The smartest creators in 2026 are not posting randomly and hoping the algorithm feels generous. They are building repeatable systems. They test timing, track performance, leave room for trends, and use scheduling tools without becoming lazy.
Use TikTok’s native scheduler if your needs are simple. Use a third-party scheduler if you manage multiple accounts, need approvals, or plan far ahead. Most importantly, do not schedule and disappear. A scheduled TikTok still needs a human behind it.
FAQs About Schedule TikTok Posts
Can You Schedule TikTok Posts for Free?
Yes, many creators can schedule TikTok posts using TikTok’s own scheduling options, depending on account type, region, and available features. Free third-party plans may also exist, but they often come with limits on accounts, posts, or analytics.

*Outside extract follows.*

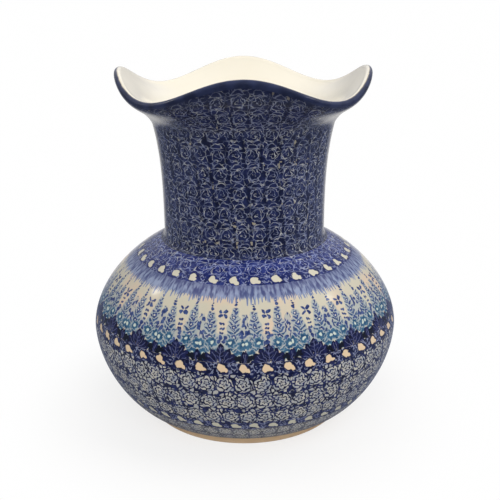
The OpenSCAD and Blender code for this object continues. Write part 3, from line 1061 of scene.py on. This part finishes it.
# Bowl clay: the base under the vase, the outside a hairline under its glaze, and the inside
HAIRLINE = 0.02
depth = GLAZE * np.minimum(1, np.arange(BOWL_STEPS + 1) / LAP_STEPS) + HAIRLINE
clay_line = inset(bowl_out, depth)
clay_line[0] = [BASE_R, FOOT_H, 0]
inner_line = np.concatenate([bowl_in[::-1], [floor_edge]]) + [GLAZE, -GLAZE, 0]
under = np.array([[r, FOOT_H, 0] for r in np.linspace(0, BASE_R, BASE_STEPS + 1)])
middle = (0.0, floor_z - GLAZE)
bowl = [
    (under, heads(under), np.zeros(len(under))),
    (clay_line, heads(clay_line), np.zeros(len(clay_line))),
    flat(clay_line[-1], inner_line[0]),
    (inner_line, heads(inner_line), np.zeros(len(inner_line))),
    flat(inner_line[-1], middle),
    flat(middle, (0.0, FOOT_H)),
]
piece("bowl_clay", bowl, clay, "lower_bowl", slot="stoneware_body")

for node in ("shoulder", "neck", "lip"):
    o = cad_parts[node]
    o.data.materials.clear()
    o.data.materials.append(body_clay)

# Stage, light and camera

scene = bpy.context.scene


def cleared(holder):
    """The empty node tree of a material or a world."""
    holder.use_nodes = True
    holder.node_tree.nodes.clear()
    return Nodes(holder.node_tree)


# The plain white background, as the camera sees it
WHITE = (0.998, 0.998, 0.998, 1)
# The paper as seen, as it lights the vase, and as a glaze reflects it
PAPER, PAPER_LIGHT, PAPER_SHEEN = (0.9, 0.9, 0.905, 1), (0.66, 0.66, 0.66, 1), (0.20, 0.23, 0.33, 1)
# Distances in metres over which the paper fades into the background, and its share there at first
FADE_START, FADE_END, FADE_SHARE = 0.09, 0.165, 0.75
# Light of the room as it falls on the vase, and as a glaze reflects it
ROOM, ROOM_SHEEN = (1.0, 0.99, 0.98, 1), (1.0, 1.04, 1.2, 1)
FLOOR_HALF, FLOOR_FRONT, FLOOR_BACK = 3.0, -0.22, 6.0


def paper():
    """White paper that fades into the plain white background away from the vase."""
    material = bpy.data.materials.new("paper")
    t = cleared(material)
    ray = t.node("ShaderNodeLightPath").outputs
    place = t.node("ShaderNodeTexCoord").outputs["Object"]
    away = t.node("ShaderNodeVectorMath", place)
    away.operation = "LENGTH"
    aim = t.node("ShaderNodeVectorMath", place)
    aim.operation = "NORMALIZE"
    back = t.node("ShaderNodeSeparateXYZ", aim.outputs["Vector"]).outputs["Y"]
    sheen = t.rise(back, 0.72, 0.97, 1.0, 0.0) * ray["Is Glossy Ray"]
    tone = t.mix(sheen, t.mix(ray["Is Diffuse Ray"], PAPER, PAPER_LIGHT), PAPER_SHEEN)
    fade = t.rise(away.outputs["Value"], FADE_START, FADE_END, FADE_SHARE) * ray["Is Camera Ray"]
    seen = t.node("ShaderNodeBsdfDiffuse", tone)
    glow = t.node("ShaderNodeEmission", WHITE)
    look = t.node("ShaderNodeMixShader", fade, seen.outputs[0], glow.outputs[0])
    t.node("ShaderNodeOutputMaterial", look.outputs[0])
    return material


def studio():
    """Plain white to the camera, and to the vase a tent that is brighter above and behind."""
    world = bpy.data.worlds.new("studio")
    t = cleared(world)
    ray = t.node("ShaderNodeLightPath").outputs
    way = t.node("ShaderNodeTexCoord").outputs["Generated"]
    way = t.node("ShaderNodeSeparateXYZ", way).outputs
    level = t.rise(way["Y"], -0.55, 0.25, 0.28, 0.86) * t.rise(way["Z"], -0.25, 0.7, 0.18, 1.05)
    behind = t.rise(way["Y"], 0.6, 0.98, 0.45, 1.0)
    level = level * (1.0 - (1.0 - behind) * ray["Is Glossy Ray"])
    tent = t.node("ShaderNodeBackground", t.mix(ray["Is Glossy Ray"], ROOM, ROOM_SHEEN), level)
    seen = t.node("ShaderNodeBackground", WHITE)
    look = t.node("ShaderNodeMixShader", ray["Is Camera Ray"], tent.outputs[0], seen.outputs[0])
    t.node("ShaderNodeOutputWorld", look.outputs[0])
    return world


mesh = bpy.data.meshes.new("floor")
floor_corners = [
    (-FLOOR_HALF, FLOOR_FRONT, 0),
    (FLOOR_HALF, FLOOR_FRONT, 0),
    (FLOOR_HALF, FLOOR_BACK, 0),
    (-FLOOR_HALF, FLOOR_BACK, 0),
]
mesh.from_pydata(floor_corners, [], [(0, 1, 2, 3)])
mesh.materials.append(paper())
floor = bpy.data.objects.new("floor", mesh)
scene.collection.objects.link(floor)
scene.world = studio()

# Colour of the lamps, and the height in metres that they are aimed at
LAMP_COLOUR, AIM_Z = (1.0, 0.985, 0.96), 0.1


def lamp(name, azimuth, elevation, distance, size, power, shiny=True):
    """A round lamp that is aimed at the vase. Its angles are in degrees from the front."""
    data = bpy.data.lights.new(name, "AREA")
    data.shape = "DISK"
    data.size = size
    data.energy = power
    data.color = LAMP_COLOUR
    obj = bpy.data.objects.new(name, data)
    a, e = math.radians(azimuth), math.radians(elevation)
    way = Vector((math.sin(a) * math.cos(e), -math.cos(a) * math.cos(e), math.sin(e)))
    obj.location = Vector((0, 0, AIM_Z)) + way * distance
    obj.rotation_euler = way.to_track_quat("Z", "Y").to_euler()
    obj.visible_glossy = shiny
    scene.collection.objects.link(obj)


lamp("side_left", -100, 38, 1.0, 0.09, 0.22)
lamp("side_right", 92, 39, 1.0, 0.09, 0.16)
lamp("front_soft", 0, 34, 1.4, 1.3, 11.6, shiny=False)
lamp("right_soft", 78, 46, 1.3, 0.9, 4.8, shiny=False)
lamp("room_lamp", -32, 36, 1.6, 0.04, 0.15)

# Camera: its place in metres, its tilt down and its roll in degrees
CAMERA_PLACE, CAMERA_DOWN, CAMERA_ROLL = (0.0, -0.5, 0.271), 18.283, -0.39
camera_data = bpy.data.cameras.new("camera")
camera_data.sensor_width = 36.0
camera_data.lens = 57.17
camera_data.shift_x = 0.0112
camera_data.clip_start = 0.01
camera = bpy.data.objects.new("camera", camera_data)
camera.location = CAMERA_PLACE
tilt = Euler((math.radians(90 - CAMERA_DOWN), 0, 0)).to_matrix()
roll = Matrix.Rotation(math.radians(CAMERA_ROLL), 3, "Z")
camera.rotation_euler = (tilt @ roll).to_euler()
scene.collection.objects.link(camera)
scene.camera = camera
scene.view_settings.view_transform = "Standard"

Does Scheduling TikTok Posts Hurt Reach?
Scheduling itself does not automatically hurt reach. Poor timing, weak hooks, low retention, irrelevant captions, and no engagement after publishing are bigger problems. Review the post before it goes live and be active after publishing.
Can You Edit a Scheduled TikTok Post?
TikTok’s official Video Scheduler guide says scheduled videos, captions, and scheduled times cannot be edited after scheduling. If something needs to change, you must delete the scheduled post and upload it again.
Should I Schedule TikTok Posts With Trending Sounds?
Be careful. Trending sounds can change quickly. If the sound is central to the video, notification publishing or same-day scheduling may be safer than scheduling far ahead.
How Many TikTok Posts Should I Schedule Per Week?
There is no perfect number. Start with three to five strong posts per week if you want consistency without burning out. Increase only when you can keep quality, comments, and analytics review under control.
Can Businesses Use TikTok Scheduling for Campaigns?
Yes. Scheduling is useful for launches, seasonal campaigns, product demos, event coverage, and educational series. Businesses should also check disclosure settings, brand safety, and comment response plans before scheduling.